For the above-stated reasons, we agree with the trial court that the defense of necessity was not a viable defense in this case. Accordingly, we find that the trial judge did not abuse his discretion in granting the State’s motion in limine and in rejecting defendant’s tendered instruction on the defense of necessity.

Finally, the defendant contends that the State’s closing argument was so inflammatory and prejudicial that the defendant was denied a fair trial. Generally, a prosecutor is allowed wide latitude in closing argument. It is well settled that even though every defendant is entitled to a trial free from improper comments or arguments that engender prejudice, a verdict will not be set aside unless the remarks are clearly prejudicial, affecting the outcome of the case. (People v. Roberts (1981), 100 Ill. App. 3d 469, 426 N.E.2d 1104.) In determining whether the remarks constituted prejudicial error, the test is whether the jury would have reached a contrary verdict had the improper remarks not been made. People v. Witted (1979), 79 Ill. App. 3d 156, 398 N.E.2d 68.

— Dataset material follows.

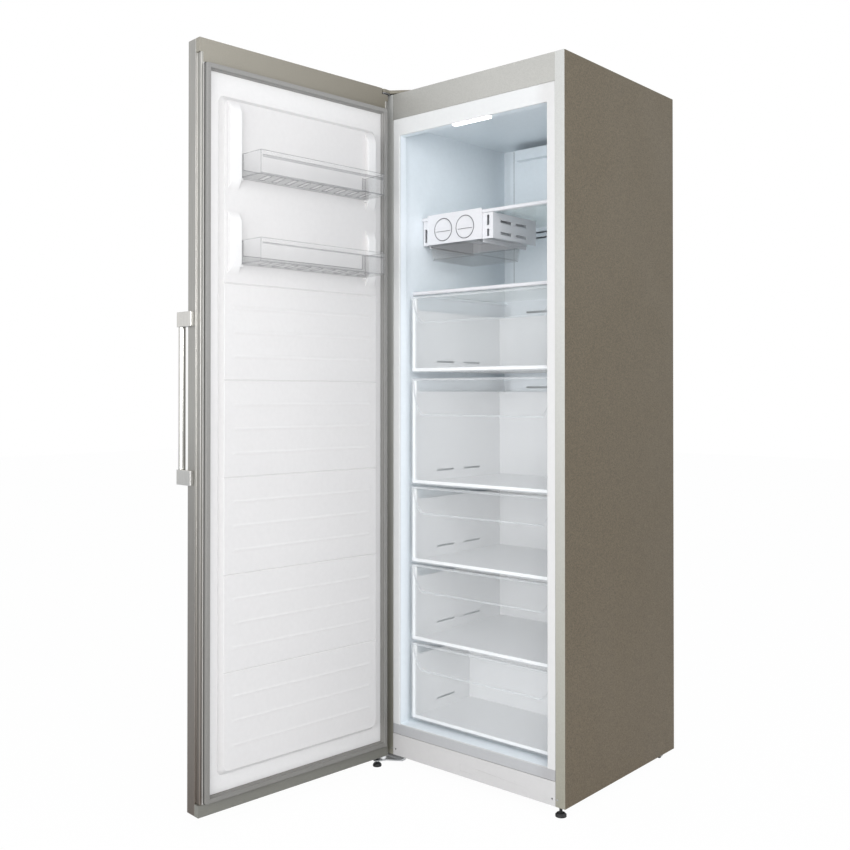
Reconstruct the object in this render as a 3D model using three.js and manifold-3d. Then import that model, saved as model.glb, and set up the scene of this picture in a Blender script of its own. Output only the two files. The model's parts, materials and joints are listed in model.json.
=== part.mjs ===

The defendant cites four allegedly prejudicial statements made by the prosecutor during closing argument. The first two statements dealt with inferences drawn from the defendant’s testimony. Such comments are proper argument. (People v. Terry (1984), 99 Ill. 2d 508, 460 N.E.2d 746.) The third statement was an improper comment on an instruction which the judge was not going to give to the jury. The fourth statement was an improper appeal to the jury to support prison employees by returning a guilty verdict. While we do not condone the last two statements cited by the defendant, we find no substantial error, nor do we find that the cumulative impact of any errors in closing argument alleged by the defendant deprived him of a fair trial.

For the reasons stated above, we affirm the judgment and sentence of the circuit court.

Affirmed.

STOUDER, P.J., and McCUSKEY, J., concur.